7. Ghostbusters: The Video Game
It took the video game industry more than 30 years to release a playable Ghostbusters game, something that should have been a no-brainer for a movie that's literally about shooting ghosts with a giant laser gun. Dallas' Terminal Velocity studio finally got it right with 2009's third person action game Ghostbusters: The Video Game.
The game had plenty of potential before the coding even started since it was written by the film's original writers and stars Dan Aykroyd and Harold Ramis as a third film in video game form. The game also starred the entire original cast including Ernie Hudson, Bill Murray and even William Atherton as the short-tempered William Peck. Still, the game almost didn't get a release until a leaked video of the play test showing the Ghostbusters-fueled combat forced a developer to put it on the shelves. Players controlled a silent and unnamed new recruit to the Ghostbusters team — who's basically brought on to test Egon Spengler's equipment in the field. It's not just the Ghostbusters game that the movie's many fans deserved to play for years. Ghostbusters: The Video Game offered a funny story using the movie world's many recognizable characters including a showdown with the infamous Stay Puft Marshmallow Man, challenging combat using the film franchise's arsenal of positron flingers and even an addictive, ghost-catching multiplayer mode that needs to be added to the game's recent remastered edition.
Ninety nine percent of games based on movies and TV shows suck out loud. The majority of them are just franchised properties rushed to release to cash in on some pop culture media fad before it falls into the canyon of nostalgia. Allen-based BonusXP took its time to make a throwback style game based on the first season of Netflix's wildly popular Stranger Things and produced one of the deepest and most complex mobile games of all time.

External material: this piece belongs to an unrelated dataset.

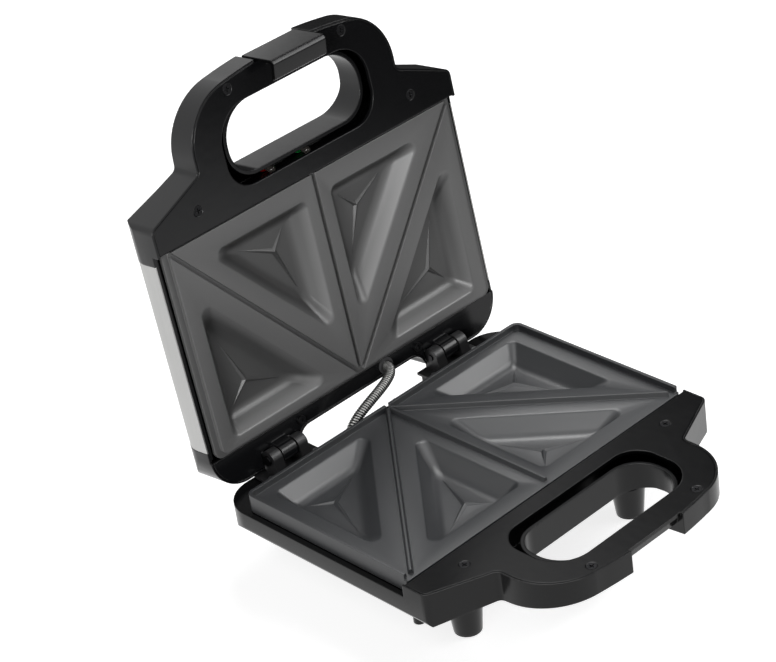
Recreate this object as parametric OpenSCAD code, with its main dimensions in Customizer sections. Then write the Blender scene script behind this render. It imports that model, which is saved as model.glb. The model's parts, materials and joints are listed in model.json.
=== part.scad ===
// Sandwich toaster: a hinged two-plate cooker that seals four filled triangles. Millimetres.
// X runs along the hinge, -Y to the handles, +Z up. The origin is on the table, under the middle
// of the open toaster's bounding box. Base pieces are drawn from the parting plane between the
// plates; lid pieces are drawn closed and turned about the hinge to the angle the lid opens to.

/* [Overall] */

// Height of the parting plane between the plates above the table
parting_height = 68; // [66:0.5:72]
// Angle the lid stands open at
lid_open_angle = 97; // [92:0.5:98]

/* [Plates] */

// Width of both plates
plate_width = 228; // [224:0.5:232]
// Depth of both plates
plate_depth = 133; // [130:0.5:136]
// Height of the lower plate's rim above its land
rim_height = 4; // [3.5:0.1:4.4]
// Thickness of the lower plate's rim
rim_thickness = 2; // [1.6:0.1:2.3]
// Depth of the sandwich pockets
pocket_depth = 11.6; // [10:0.1:12]
// Height of the three sealing ridges on the lower plate
divider_height = 3; // [2.4:0.1:3.2]
// Height of the star ribs in the pocket floors
star_height = 1.4; // [0.8:0.1:1.8]
// Depth of the grooves in the upper plate that take the ridges
groove_depth = 2.2; // [2:0.1:2.6]

/* [Housings] */

// Wall thickness of both housings
wall = 2.4; // [2.2:0.1:2.8]
// Overhang of the housings beyond the plates at each side
side_margin = 4; // [3.6:0.1:4.6]
// Depth of the base tub below the parting plane
tub_depth = 46; // [44:0.5:48]
// Height of the lid's top above the parting plane
lid_top = 38; // [37:0.5:40]
// How far the housings reach behind the plates at the hinges
hinge_bulge = 23; // [22:0.5:24]
// Thickness of the steel skin over the lid
skin = 0.8; // [0.6:0.1:1]
// Spacing of the feet across the toaster
foot_spacing = 139; // [134:1:144]
// Spacing of the feet front to back
foot_depth_spacing = 120; // [116:1:124]
// Diameter of a foot where it meets the table
foot_diameter = 17; // [15:0.5:18]

/* [Handles] */

// Width of both handle loops
handle_width = 156; // [150:1:160]
// Reach of the handle loops in front of the plates
handle_reach = 81.5; // [80:0.5:84]
// Width of the finger openings in the handle covers
finger_width = 114; // [108:1:118]
// Depth of the finger openings in the handle covers
finger_depth = 49.5; // [46:0.5:50]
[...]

BonusXP's game retells the story of the horror adventure show's first season in the form of an 8-bit adventure game for a mid-1980s console. Players can control all of the show's main protagonists using their unique weapons and abilities to uncover secrets and defeat enemies in an adventure that re-creates the fabled town of Hawkins, Indiana. The game plays like something a group of very dedicated fans would produce. The first and subsequent Stranger Things games released around the start of the shows' new seasons does so much with so little to produce something that's so much fun.